“Westover creates an environment where I know that everyone cares about me."
- Patricia '17
Considering making the transition from homeschooling to an independent school?
At Westover, girls find a range of opportunities that provoke thought, spur discussion, and help build skills and expertise. Innovative programs such as WISE (Women in Science and Engineering), IIG (Invest in Girls) and our Independent Senior Projects allow students to pursue specific interests while preparing for college (and beyond).
Our visual and performing arts programs offer the opportunity to both study and share creative work. And our enduring commitment to social justice and community engagement comes to life through the many activities sponsored by the Rasin Center for Global Justice.
At Westover, girls are comfortable taking risks. They don’t worry about looking silly. They feel completely free to be themselves…and to let others do the same.
Interested in learning more? Contact Assistant Director of Admission, Tammara Gary at 208.577.4520.

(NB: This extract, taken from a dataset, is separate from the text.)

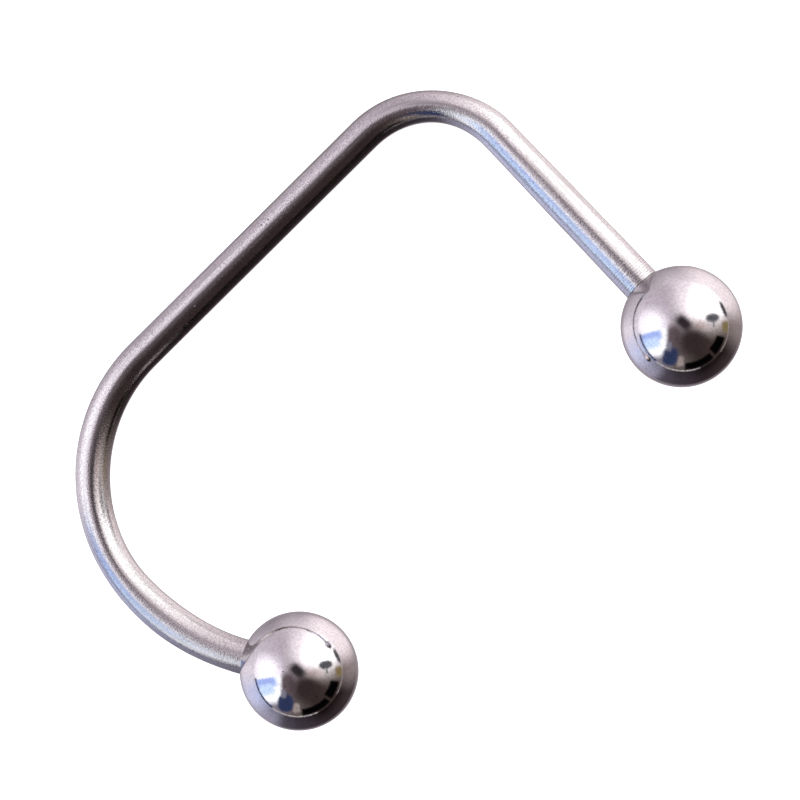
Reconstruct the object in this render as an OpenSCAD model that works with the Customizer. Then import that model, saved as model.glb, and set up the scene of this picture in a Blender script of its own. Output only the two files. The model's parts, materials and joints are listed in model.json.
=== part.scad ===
// Lip ring: one piece of round steel wire bent to a hook, with a screw-on ball at each end.
// It lies on its side, on both balls and on the tight bend, with the table at z = 0.
// The wire is drawn flat first, from the middle of the post's ball, then tilted until it rests.

/* [Wire] */
// Diameter of the wire, 16 gauge
wire_d = 1.2; // [1:0.1:1.6]
// Straight post that goes through the lip, from the middle of its ball to the tight bend
post_len = 8.9; // [7:0.1:12]
// Radius of the tight right-angle bend, at the middle of the wire
bend_r = 3.25; // [2:0.05:5]
// Straight back, from the tight bend to the wide curve
back_len = 10.7; // [8:0.1:14]
// Radius of the wide right-angle curve that goes round the lip, at the middle of the wire
curve_r = 5.65; // [4.5:0.05:7]
// Radius of the slacker tail that follows the curve, at the middle of the wire
tail_r = 8; // [6:0.1:10]
// Angle that the tail turns through
tail_angle = 33.5; // [25:0.5:40]

/* [Balls] */
// Diameter of each ball
ball_d = 4; // [3.5:0.1:5]
// Height of the cap that is faced off flat around the ball's hole
flat_cut = 0.11; // [0.1:0.01:0.2]
// Depth of the hole's straight wall, from the flat
hole_depth = 2.1; // [2.1:0.1:2.4]
// Gap between the wire and the hole's wall
hole_gap = 0.015; // [0.01:0.005:0.03]
// Length of full wire that goes into the hole
wire_entry = 0.06; // [0.02:0.01:0.1]

/* [Thread] */
// Pitch of the thread on each end of the wire
thread_pitch = 0.25; // [0.2:0.05:0.25]
// Depth of the thread
thread_depth = 0.15; // [0.1:0.01:0.2]
// Number of turns
thread_turns = 7; // [4:1:7]

/* [Hidden] */
$fn = 64;

// The thread's crests stand clear of the hole, which is as wide as the wire and its gap
crest_gap = 0.015;
// Share of the pitch that is flat in a groove, while the crests are sharp
groove_share = 0.25;
// Plain neck between the wire and the first crest
neck_len = 0.06;
// Half the angle of the drill's point, at the bottom of the hole
drill_half_angle = 59;

wire_r = wire_d / 2;
ball_r = ball_d / 2;
hole_r = wire_r + hole_gap;
crest_r = wire_r - crest_gap;
root_r = crest_r - thread_depth;
// Places along a wire end, from the middle of its ball
flat_at = ball_r - flat_cut;
shoulder_at = flat_at - wire_entry;

// Where the bends' middles and the curve's ball lie, with the post's ball at [0, 0]
function toward(angle) = [cos(angle), sin(angle)];
tail_end = 180 + tail_angle;
bend_mid = [-bend_r, post_len];
curve_mid = bend_mid + [-back_len, bend_r - curve_r];
tail_mid = curve_mid + [tail_r - curve_r, 0];
curve_ball_mid = tail_mid + tail_r * toward(tail_end) + shoulder_at * toward(tail_end + 90);

// The tilt about the line through both balls that brings the far side of the wire down to the table
along = curve_ball_mid / norm(curve_ball_mid);
across = [along.y, -along.x];
far_side = max(bend_mid * across + bend_r, curve_mid * across + curve_r);
tilt = asin((ball_r - wire_r) / far_side);

// How far a tilted bend reaches in a level direction
function level(dir) = (dir * along) * along + cos(tilt) * (dir * across) * across;
function reach(mid, r, dir) = mid * level(dir) + r * norm(level(dir)) + wire_r;
left = reach(curve_mid, curve_r, [-1, 0]);
back = max(reach(bend_mid, bend_r, [0, 1]), reach(curve_mid, curve_r, [0, 1]));
front = max(0, -curve_ball_mid.y) + ball_r;
middle = [(ball_r - left) / 2, (back - front) / 2];

// Outline of the thread, as rings: a neck, a row of crests and a chamfered tip
crest_len = thread_pitch * (1 - groove_share);
function crest(y) = [[root_r, y], [crest_r, y + crest_len / 2], [root_r, y + crest_len]];
thread_len = neck_len + thread_turns * thread_pitch;
tip_chamfer = thread_depth / 2;
thread_outline = concat(
    [[0, 0], [root_r, 0]],
    [for (turn = [0:thread_turns - 1]) each crest(neck_len + turn * thread_pitch)],
    [[root_r, thread_len], [root_r - tip_chamfer, thread_len + tip_chamfer], [0, thread_len + tip_chamfer]]
);

// Brings the flat drawing to rest on the table, with the whole object's middle over the origin
module at_rest() {
    translate([-middle.x, -middle.y, ball_r])
        rotate(a = tilt, v = [along.x, along.y, 0])
            children();
}

// A straight length of wire along +Y, with what follows at its end
module straight(length) {
    rotate([-90, 0, 0]) cylinder(h = length, r = wire_r);
    translate([0, length, 0]) children();
}

// A bend to the left in wire that starts along +Y, with what follows at its end
module bend(r, angle) {
    translate([-r, 0, 0]) {
        rotate_extrude(angle = angle) translate([r, 0]) circle(r = wire_r);
        rotate([0, 0, angle]) translate([r, 0, 0]) children();
    }
}

// The thread at a wire end, along +Y
module thread() {
    rotate([-90, 0, 0]) rotate_extrude() polygon(thread_outline);
}

// A ball round the origin, with its hole open to +Y
module ball() {
    difference() {
        sphere(r = ball_r);
        translate([-ball_r, flat_at, -ball_r]) cube(ball_d);
        translate([0, flat_at + flat_cut, 0]) rotate([90, 0, 0]) {
            cylinder(h = flat_cut + hole_depth, r = hole_r);
            translate([0, 0, flat_cut + hole_depth])
                cylinder(h = hole_r / tan(drill_half_angle), r1 = hole_r, r2 = 0);
        }
    }
}

// The bent wire: post, tight bend, back, wide curve and tail, with a thread at each end
module bar() {
    color("lightgray") at_rest() {
        translate([0, shoulder_at, 0]) {
            mirror([0, 1, 0]) thread();
            straight(post_len - shoulder_at)
                bend(bend_r, 90)
                    straight(back_len)
                        bend(curve_r, 90)
                            bend(tail_r, tail_angle)
                                thread();
        }
    }
}

// The ball that the post screws into, inside the lip
module post_ball() {
    color("gainsboro") at_rest() ball();
}

// The ball at the end of the curve, in front of the lip
module curve_ball() {
    color("gainsboro") at_rest()
        translate([curve_ball_mid.x, curve_ball_mid.y, 0])
            rotate([0, 0, tail_end + 180])
                ball();
}

bar();
post_ball();
curve_ball();
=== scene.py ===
"""Lip ring: a hook of drawn steel wire with a polished screw-on ball at each end, lying on its side.

Each operator below makes one piece or group, or the stage, round the frame that is loaded here.
The wire and the balls are modelled in a flat drawing, with the middle of the post's ball at the
origin and the post along +Y, and each is then moved to the place where the frame has it.
"""

import json
import math
from collections import namedtuple

import bmesh
import bpy
from bpy.props import FloatProperty, FloatVectorProperty, PointerProperty
from mathutils import Matrix, Vector


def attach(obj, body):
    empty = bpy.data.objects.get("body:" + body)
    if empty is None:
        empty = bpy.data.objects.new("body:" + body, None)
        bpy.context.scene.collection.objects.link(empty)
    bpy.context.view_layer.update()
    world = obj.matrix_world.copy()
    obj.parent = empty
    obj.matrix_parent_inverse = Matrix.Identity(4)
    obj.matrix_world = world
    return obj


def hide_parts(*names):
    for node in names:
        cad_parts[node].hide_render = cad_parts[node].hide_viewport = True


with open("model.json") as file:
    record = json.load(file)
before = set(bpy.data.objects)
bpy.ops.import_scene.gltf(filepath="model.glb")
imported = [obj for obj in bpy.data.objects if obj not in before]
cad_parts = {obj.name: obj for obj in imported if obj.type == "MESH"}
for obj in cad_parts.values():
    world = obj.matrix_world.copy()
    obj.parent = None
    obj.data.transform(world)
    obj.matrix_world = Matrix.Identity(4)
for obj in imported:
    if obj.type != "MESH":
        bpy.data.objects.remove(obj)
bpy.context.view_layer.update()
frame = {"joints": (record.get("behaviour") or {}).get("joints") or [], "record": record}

bl_info = {
    "name": "Lip Ring",
    "version": (1, 0, 0),
    "blender": (4, 5, 0),
    "location": "3D View > Sidebar > Lip Ring",
    "description": "Models a hook-shaped lip ring of bent steel wire with two screw-on balls",
    "category": "Object",
}

MM = 0.001
# Points closer together than this are one point
TOUCHING = 0.0005 * MM
Y_AXIS, Z_AXIS = Vector((0, 1, 0)), Vector((0, 0, 1))
# Faces that meet at less than this angle are shaded as one surface
SMOOTH_ANGLE = math.radians(40)


# Sizes and colours that a user would change


class WireSizes(bpy.types.PropertyGroup):
    """Sizes of the bent wire"""

    diameter: FloatProperty(
        name="Diameter", description="Diameter of the drawn wire, 16 gauge",
        default=1.2 * MM, unit="LENGTH", precision=5)
    post: FloatProperty(
        name="Post", description="From the middle of the post's ball to the tight bend",
        default=8.9 * MM, unit="LENGTH", precision=5)
    bend: FloatProperty(
        name="Tight bend", description="Radius of the tight bend, at the middle of the wire",
        default=3.25 * MM, unit="LENGTH", precision=5)
    back: FloatProperty(
        name="Back", description="Length of the straight back",
        default=10.7 * MM, unit="LENGTH", precision=5)
    curve: FloatProperty(
        name="Wide curve", description="Radius of the curve that goes round the lip",
        default=5.65 * MM, unit="LENGTH", precision=5)
    tail: FloatProperty(
        name="Tail", description="Radius of the slacker tail after the curve",
        default=8 * MM, unit="LENGTH", precision=5)
    tail_angle: FloatProperty(
        name="Tail angle", description="Angle that the tail turns through",
        default=math.radians(33.5), subtype="ANGLE")
    entry: FloatProperty(
        name="Entry", description="Length of full wire inside each ball's hole",
        default=0.06 * MM, unit="LENGTH", precision=5)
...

Home schooled until the ninth grade
Current sophomore at Purdue
Why did you decide on Westover?
When I was applying to high schools, I was very interested in the arts (dancing, drawing, and music), so the reason I looked at Westover was for their arts programs. Additionally, my parents really liked that it is an all-girl’s school, that it is small enough that I wouldn’t be overwhelmed, and that it offers so many opportunities outside of what I was even looking for in the first place. Which turned out great because now I’m majoring in Civil Engineering, something I didn’t even think was a possibility until Westover.
As a homeschooler, did Westover's smaller size (200 students), have any sway in your decision to come?
My parents noticed the importance of Westover’s size more than I did initially, but after my first visit to Westover for a tour and an interview, I could already sense the feeling of family in the community. Just in the way students and faculty would smile and say hi, even though they had never seen me before. It made the community a lot less intimidating and definitely influenced my overall decision.
Freshman year at Westover, how was the transition?
My transition to freshman year at Westover could not have been better. I was terrified that I would have no friends, and that I would be eating lunch all alone. But Westover integrates you into the community so effortlessly. They keep you busy doing activities that encourage you to get to know your classmates and really develop a meaningful relationship with the people around you. My freshman year at Westover was the start of so many friendships that I still have today. On top of all of that, the academics were challenging, but Westover offers so many resources to help you succeed. Teachers are always available one-on-one if you needed extra help, and they showed that they really cared to help you succeed.
Looking back, coming from homeschool to Westover, what were the benefits to you, now a sophomore at Purdue?
Coming from Westover has helped me so much in college and in life. High school can often be a place that really breaks your self-confidence, but at Westover mine grew, and coming to college I can see how much of a difference that confidence continues to make in my life. Instead of being concerned with trying to impress my classmates and peers with my clothes or my makeup, I could focus on succeeding academically and developing my confidence in my abilities. On top of that, we encouraged each other to succeed inside and outside of the classroom. Even hundreds of miles away, if I’m having a rough day or get a bad exam grade, the first people I call are my Westover friends. They are my biggest cheerleaders and I know they will always be honest with me.
Graduate of Phillips Exeter Academy
Tufts University '16
Home schooled until the eighth grade
My educational career began in a traditional school setting but in middle school, my mom chose to homeschool both my sister and me. We enjoyed many field trips within and out of state, the highlight of which was our personal Lewis and Clark expedition to Oregon in our 32” Winnebago.
By eight grade, my progress in math inspired my mother to seek a more challenging math program for me, as I excelled through basic middle-school math and pre-algebra.
I was offered the opportunity to audit the ninth grade algebra class at Phillips Exeter Academy. I enjoyed the collaborative and often times debate-based classroom so much that I decided to enroll full time.
I also enjoyed having friends who not only shared the same classes but also played on the same sports teams with me. My independent school experience even gave me the opportunity to discover new loves such as squash (the sport) and a cappella, which I continued to pursue in college.
I graduated with special recognition in the music and arts and went on to study vocal performance and composition at Tufts University. Now I work in admissions at Westover School, an independent school that fosters passionate discussion in an inclusive community. By sharing my story I hope to introduce other homeschooled families to Westover School and the opportunities that independent school education can provide.